The era of technology is upon the world. With this historic revolution came the mass migration of people with starry eyed dreams of hitting it big in places like Silicon Valley. A key example of a tech success story is the Apple conglomerate, which was started by a few men in a garage in Northern California. The most well-known name that came from this group is the late Steve Jobs, who with along partners became multi-billionaires almost overnight, much like those few lucky miners who struck it suddenly fabulously wealthy in the Gold Rush. Another example is Mark Zuckerberg, who dropped out of Harvard to create Facebook. According to techtimes.com, Zuckerberg is now the world’s sixth richest person, with a net worth of 47 billion. However, with this chance of fantastic rewards, the tech world is also a place of high risk, high loss situations. Just as in the Gold Rush, the majority of fortune-seekers chasing the tech boom fail to find their gold. Nine out of ten startups fail, leaving only a very few who come into the field successful in their endeavors. However, that many try and try again, despite their setbacks, shows the resilience of the tech industry. In addition, just as the success stories of the tech boom have been dominated by men, just as in the Gold Rush, women remain the key in the day to day operations of these industries. With their own unique brain type, specifically their ability to empathize, encouraging women enter the tech fields could help further these companies even more.

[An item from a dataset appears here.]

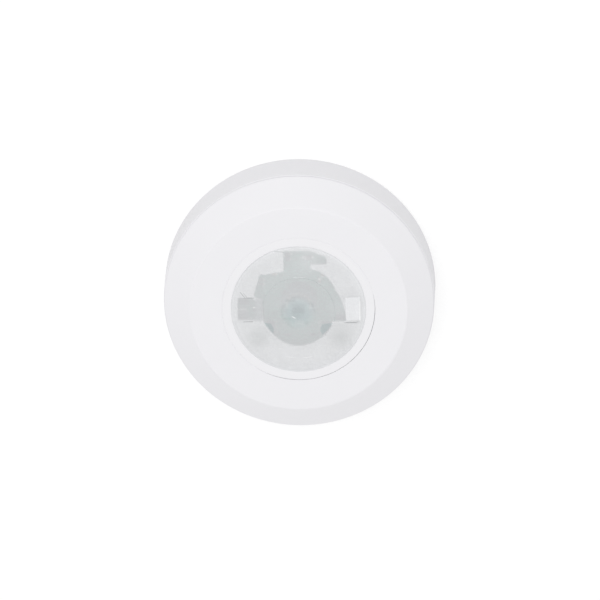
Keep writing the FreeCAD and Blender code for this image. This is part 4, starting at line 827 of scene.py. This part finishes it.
def chipFinish(name, centre, radius):
    # moulded chip with a round dimple beside its first leg
    def build(graph):
        x, y = graph.place()[:2]
        edge = chip["dotEdge"]
        dot = graph.between(graph.distance(x, y, centre), radius - edge, radius + edge, 1, 0)
        legs = graph.between(abs(y - chip["legsAxis"]), *chip["bodyHalf"])
        legs = legs * graph.between(y, *chip["legsFrom"])
        cloud = graph.noise(0.25, 3.0)
        body = graph.tint(dot, graph.tint(cloud, chip["cloud"], blackEpoxy), chip["dot"])
        return {
            "Base Color": graph.tint(legs, body, tin[0]),
            "Roughness": blend(legs, *chip["rough"]) - dot * 0.2,
            "Metallic": legs,
            "Normal": graph.relief(cloud - dot * 4, chip["depth"]),
        }
    return finish(name, build)


paint(finish("boardGreen", boardFinish), "circuit_board")
paint(turnedMetal("screwSteel", (0.62, 0.62, 0.60), 0.3, board["holes"]), "board_screws")
paint(plain("spacerDark", (0.045, 0.10, 0.095), 0.5), "sensor_spacer")
paint(turnedMetal("canMetal", (0.17, 0.22, 0.22), 0.40), "sensor_can")
paint(turnedMetal("headerMetal", (0.58, 0.56, 0.50), 0.34), "sensor_header")
paint(plain("filterDark", (0.030, 0.034, 0.040), 0.12, mottle=0.3, depth=0.001), "sensor_window")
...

It is clear that women in today’s tech industry, just like women during the Gold Rush, are greatly outnumbered by men. However, in both cases, women have found different niches they can be successful in, as well as using this disparity for their own advantages. Women are here and they are ready to use their different perspective to take Silicon Valley by storm, just as they did in the Gold Rush. Like the great Beyonce once said, “Who runs the world? Girls!”